Ministers are being pressed to reveal what contingency plans are in place to deal with a future Covid variant that evades current vaccines, amid warnings from scientific advisers that such an outcome could set the battle against the pandemic back a year or more.
Recent papers produced by the government’s Scientific Advisory Group for Emergencies (Sage) have suggested that the arrival of a variant that evades vaccines is a “realistic possibility”. Sage backed continued work on new vaccines that reduce infection and transmission more than current jabs, the creation of more vaccine-production facilities in the UK and lab-based studies to predict evolution of variants.
With the arrival of a new variant seen as one of the main dangers that could intensify the crisis once again, prominent scientific figures stressed the risks. Prof Graham Medley, a member of Sage and a leader of the government’s Covid modelling group, said it was “clearly something that the planners and scientists should take very seriously as it would put us back a long way”.
“It is not that different to the planning that needs to be done between pandemics – a new variant that was able to overcome immunity significantly would be essentially a new virus,” he said. “The advantage would be that we know we can generate vaccines against this virus – and relatively quickly. The disadvantage is that we would be back to the same situation we were in a year ago, depending on how much impact current immunity had against a new variant. Hopefully, evolution is slow, so that new variants arise that are only marginally evasive rather than one big jump.” Dr Marc Baguelin, from Imperial College’s Covid-19 response team and a member of the government’s SPI-M modelling group, said preventing the importation of variants of concern with “moderate to high immune-escape properties would be critical, as these could lead to future waves orders of magnitude larger than the ones experienced so far”.
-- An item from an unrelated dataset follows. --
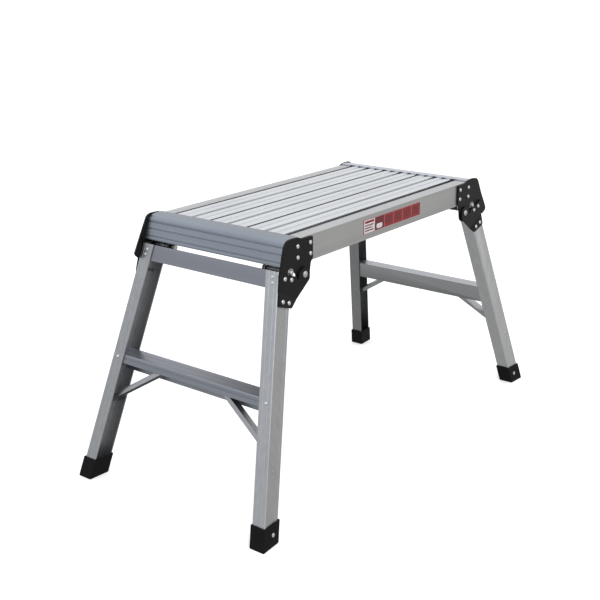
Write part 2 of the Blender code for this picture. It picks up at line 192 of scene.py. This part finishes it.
def coated_steel(name, colour, rough):
    """Satin black powder coat: fine orange peel, slightly greyer on the high spots."""
    t = Tree(name)
    coord = t.object_coord()
    peel = t.noise(coord, 900.0, 3.0, 0.6)
    cloud = t.noise(coord, 45.0, 4.0, 0.6)
    t.skin(t.mix(t.remap(cloud, 0.3, 0.7, 0.0, 1.0), colour, scaled(colour, 1.6)),
           t.remap(cloud, 0.3, 0.7, rough - 0.05, rough + 0.07))
    t.bump(peel, 0.25)
    t.set(Specular_IOR_Level=0.22)
    return t.mat


def rubber(name, colour):
    """Moulded rubber: fine grain under a little dust."""
    t = Tree(name)
    coord = t.object_coord()
    grain = t.noise(coord, 1300.0, 4.0, 0.65)
    dust = t.noise(coord, 60.0, 5.0, 0.6)
    t.skin(t.mix(t.remap(dust, 0.4, 0.75, 0.0, 1.0), colour, scaled(colour, 1.9)),
           t.remap(dust, 0.3, 0.7, 0.55, 0.72))
    t.bump(grain, 0.35)
    t.set(Specular_IOR_Level=0.16)
    return t.mat


def plated(name, colour, rough):
    """Zinc-plated steel: mottled tone and gloss."""
    t = Tree(name)
    coord = t.object_coord()
    mottle = t.noise(coord, 420.0, 4.0, 0.6)
    t.skin(t.mix(t.remap(mottle, 0.35, 0.65, 0.0, 1.0), scaled(colour, 0.8), colour),
           t.remap(mottle, 0.35, 0.65, rough + 0.08, rough))
    t.set(Metallic=1.0)
    return t.mat


def film(name, colour, rough=0.38):
    """Printed plastic film: faint print unevenness under a satin surface."""
    t = Tree(name)
    coord = t.object_coord()
    tone = t.noise(coord, 120.0, 4.0, 0.6)
    t.skin(t.mix(t.remap(tone, 0.3, 0.7, 0.0, 1.0), scaled(colour, 0.9), colour),
           t.remap(tone, 0.3, 0.7, rough, rough + 0.1))
    return t.mat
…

“It is unlikely that such a new virus evades entirely all immunity from past infection or vaccines,” he said. “Some immunity should remain at least for the most severe outcomes such as death or hospitalisation. We would most likely be able to update the current vaccines to include the emerging strain.
“But doing so would take months and means that we might need to reimpose restrictions if there were a significant public health risk. The amount of restrictions would be a political decision and would need to be proportionate with how much this virus would evade current vaccines.”
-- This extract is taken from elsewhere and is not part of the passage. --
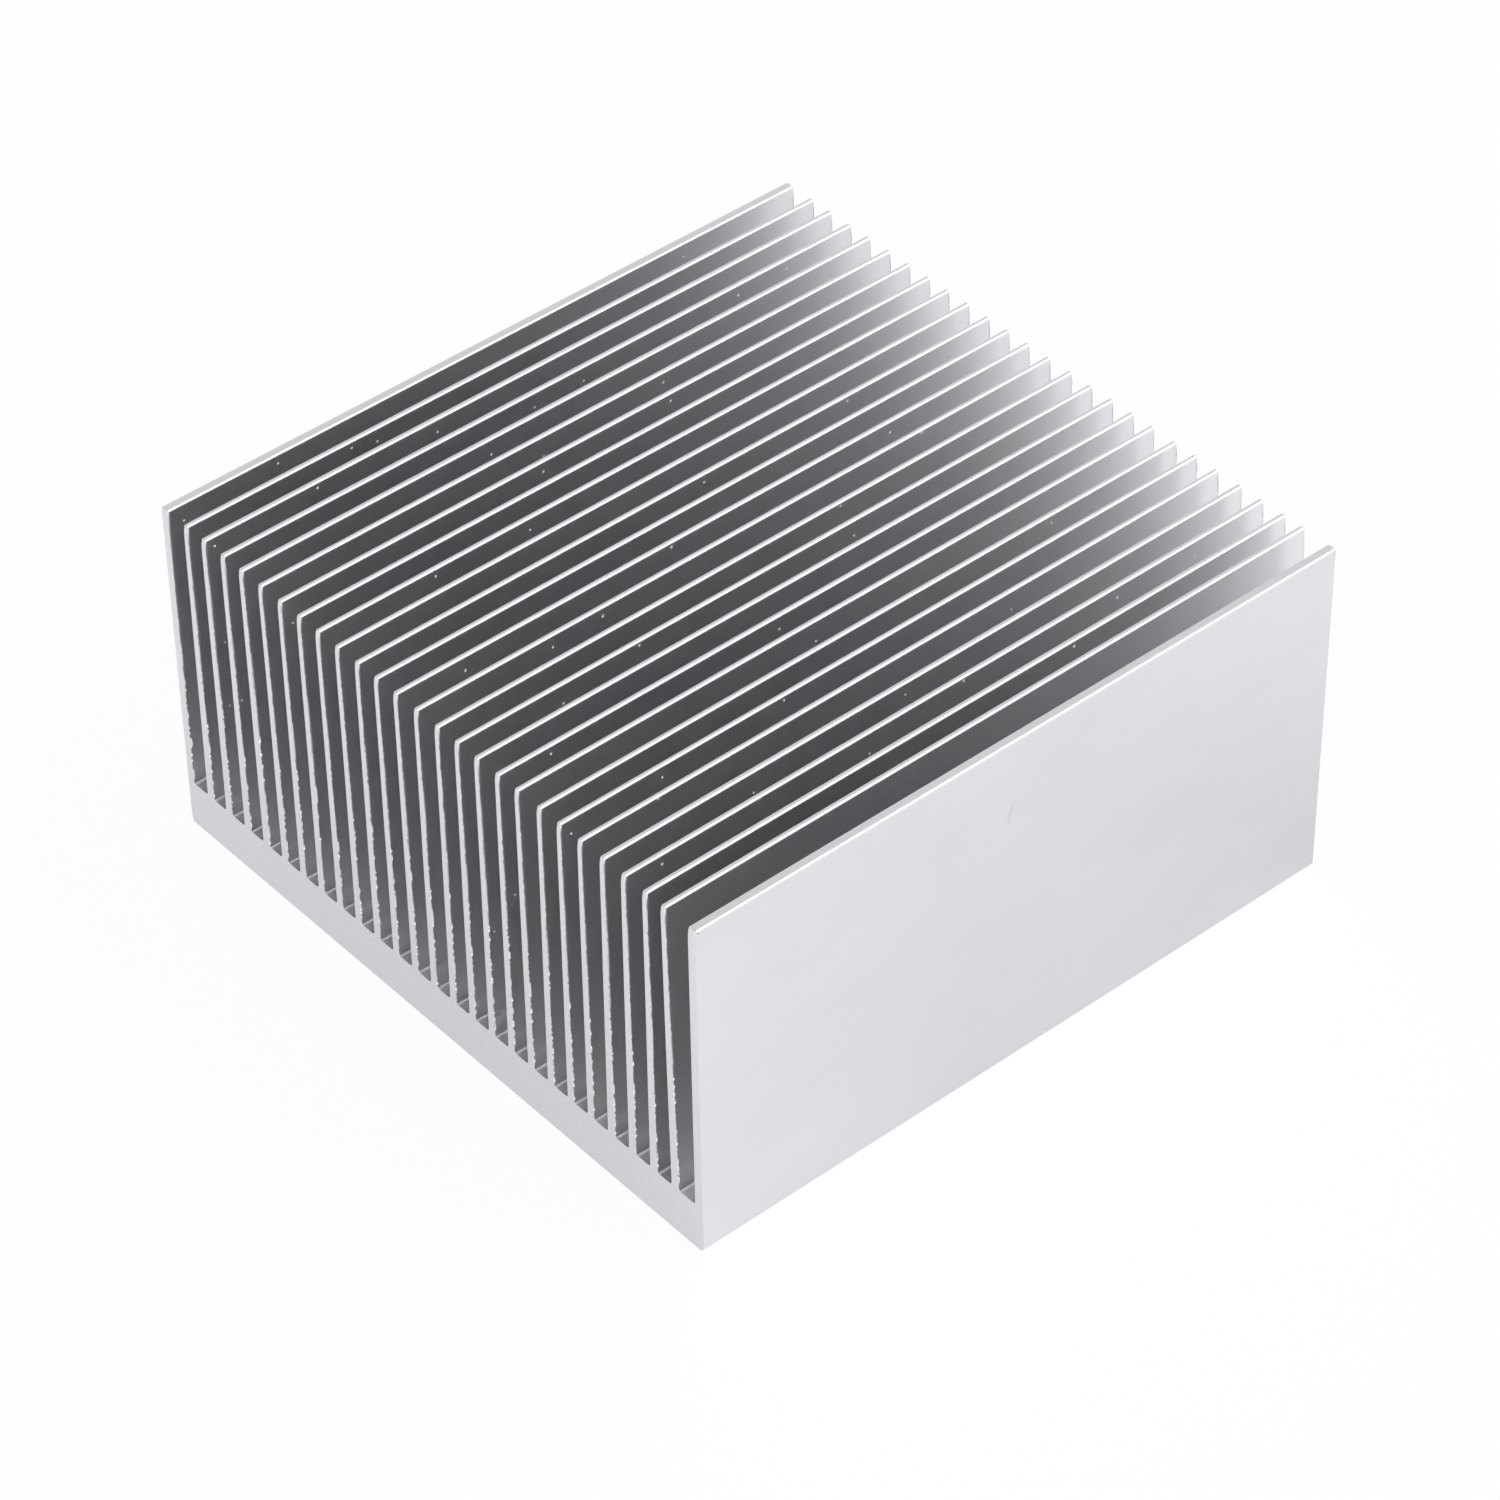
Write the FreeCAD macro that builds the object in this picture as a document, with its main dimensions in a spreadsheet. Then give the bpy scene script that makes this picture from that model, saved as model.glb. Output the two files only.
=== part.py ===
import FreeCAD, Part
import Sketcher
import os

# Finned heat sink, extruded in one piece and sawn to length.
# X runs across the fins, Y along the channels, Z up from the underside of the base.
# The origin is in the middle of the underside.

NODE = "heat_sink"

# Driving dimensions in millimetres. The two numbers of fins are plain counts.
SIZES = (
    ("width", 70.0, "over the outer faces of the side walls"),
    ("length", 70.0, "sawn length, along the channels"),
    ("height", 36.0, "underside of the base to the tips of the fins"),
    ("base_thickness", 5.0, "underside to the floor of the channels"),
    ("base_corner_radius", 0.6, "lower corners of the extrusion"),
    ("wall_thickness", 0.95, "side walls"),
    ("wall_corner_radius", 0.3, "both upper corners of a side wall"),
    ("root_fillet", 0.3, "where a fin or a wall meets the channel floor"),
    ("edge_channel", 2.0, "floor width of the first and the last channel"),
    ("shoulder_fins", 4, "thicker fins in the row beside each side wall"),
    ("shoulder_root", 0.95, "thickness of a shoulder fin at the channel floor"),
    ("shoulder_tip", 0.6, "thickness of a shoulder fin at its tip"),
    ("middle_fins", 17, "fins in the row between the two shoulder rows"),
    ("middle_root", 0.85, "thickness of a middle fin at the channel floor"),
    ("middle_tip", 0.56, "thickness of a middle fin at its tip"),
    ("tip_corner_radius", 0.15, "both corners of a fin's tip"),
)

# The largest share of a thin wall's thickness that the rounding of one of its corners takes.
ROUNDING_SHARE = 0.45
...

It comes with a further loosening of restrictions in England on Monday when fully vaccinated people and under-18s will no longer be legally required to self-isolate if they come into close contact with someone with Covid. They will be advised, but not obliged, to take a PCR test instead. Daily Covid cases have been hovering around the 30,000 mark. The latest figures, from 13 August, showed that a further 32,700 had tested positive and another 100 deaths were reported.
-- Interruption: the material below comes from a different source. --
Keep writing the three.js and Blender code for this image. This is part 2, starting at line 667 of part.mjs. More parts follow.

Meanwhile, all 16- and 17-year-olds in England will be offered a first dose of vaccine over the next week to give them some protection before schools return in September. Health secretary Sajid Javid urged older teenagers not to delay. “Get your jabs as soon as you can so we can continue to safely live with this virus and enjoy our freedoms by giving yourself, your family and your community the protection they need,” he said.
Boris Johnson’s former senior adviser Dominic Cummings has already called on the government to publish a “variant escape vaccine contingency plan” and suggested MPs should explore ways of forcing ministers to do so. One scientist, speaking on condition of anonymity, said they would like to see the publication of the national risk assessment relating to Covid-19 contingency plans.
Munira Wilson, the Liberal Democrat health spokesperson, is backing the move. “It is critical that people have confidence in Boris Johnson’s Covid strategy and trust him not to repeat the same mistakes of the last 18 months,” she said. “Through refusing to self-isolate, breaking their own rules and making mistakes that have cost lives, the government has lost public trust. Transparency is the only way to begin winning that trust back.”
Stephen Reicher, professor of psychology at the University of St Andrews, said: “It very much makes sense to be prepared. Scotland is setting up its standing committee on pandemics. It will be interesting to see what emerges on a UK level.
“In the longer-term we need a systematic inquiry into what went wrong (and right) so we are prepared and also so that we can institute systemic changes to protect us. The pandemic has been like a barium meal which has exposed so many deficiencies in our society. We can no longer pretend we are not aware of them. This has been a deafening wake-up call. Let’s make sure we don’t press the snooze button.”
Government sources said Public Health England and others were monitoring the situation through rapid surveillance and genomic sequencing of the virus. A Department of Health and Social Care spokesperson said the vaccination programme had built a “wall of defence”.
“We are committed to protecting the progress of the vaccine rollout and our world-leading genomics capabilities are at the forefront of global efforts to stay ahead of variants, with over half a million samples genome-sequenced so far,” they said.
Official figures show the UK recorded 93 new Covid-related deaths and 29,520 new cases yesterday.“Data from Public Health England shows two doses of Covid-19 vaccines are more than 90% effective against hospitalisation from the Delta variant, the dominant strain in the UK.”